Bey ardından çomak çalan çok olur
Güçlü kişi ile karşı karşıya olduklarında ağızlarını açmayan kimseler vardır. Bunlar, o gittikten sonra ardından söylenmedik söz bırakmazlar.
Davul falanın boynunda, çomak falanın elinde
Kimin neyi yaptığı belli olmayan karışık durumları belirtmek için söylenir. Anlatılan ortam, karmaşa içindedir.
Köpeksiz köy bulmuş da çomaksız geziyor
* Akıllı, itibarlı, saygın insanların olmadığı mekanlarda bazı dengesiz kişiler kendi kafalarınca hareket edip, dilediğini yapmaya kalkışırlar, kendilerine engel olacak birileri olmadığı için kabadayılık taslarlar.

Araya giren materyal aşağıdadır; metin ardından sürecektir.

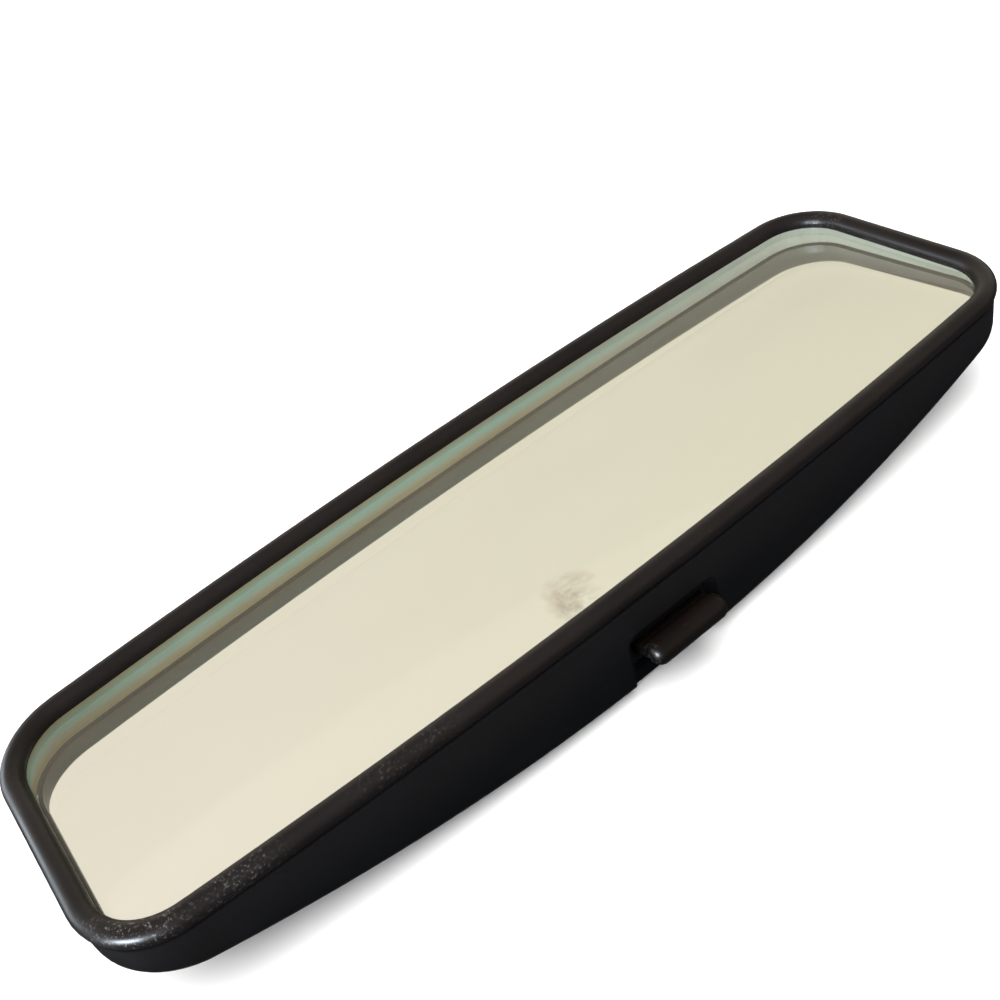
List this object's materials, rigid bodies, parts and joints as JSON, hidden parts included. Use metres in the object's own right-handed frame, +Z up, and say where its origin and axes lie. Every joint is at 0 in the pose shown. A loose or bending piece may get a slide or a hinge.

* Yanlış davranışlarda bulunan birini, hatalarından dolayı uyaran birileri olmazsa kişi hatalı davranışlarına devam eder.
Çomak sokmak deyiminin anlamı
Bir işi aksatan, engelleyen davranışlarda bulunmak.
Örnek: Benim işlerime çomak sokmak sana ne kazandırıyor?
Örnek 2: Adamın işine çomak soktular, düzenini altüst ettiler.
Örnek 3: Senin şu müdürlük işine çomak sokmaya çalışıyorlar.
Çomak koymak deyiminin anlamı
Bir işi aksatan, engelleyen davranışlarda bulunmak.
Örnek: Benim işlerime çomak koymak sana ne kazandırıyor?
Örnek 2: Adamın işine çomak koydular, düzenini altüst ettiler.
Örnek 3: Senin şu müdürlük işine çomak koymaya çalışıyorlar.
Arabanın tekerine çomak sokmak deyiminin anlamı
Birinin yolunda giden işini aksatan, engelleyen davranışlarda bulunmak, güçlük çıkarmak.
Örnek: Arabanın tekerine çomak sokmasına rağmen, işi sonuçlandırdık.
Örnek 2: Hep beraber gitmeye karar verdik, arabanın tekerine çomak sokmaya çalışma.
Örnek 3: Adamın arabasının tekerine çomak soktular, düzenini altüst ettiler.
Örnek 4: İşi yapamıyorsun bari ablanın arabasının tekerine çomak sokma.
Arının kovanına çomak sokmak deyiminin anlamı
Tehlikeli kişiyi kışkırtmak, tehlikeli bir şeye sataşmak.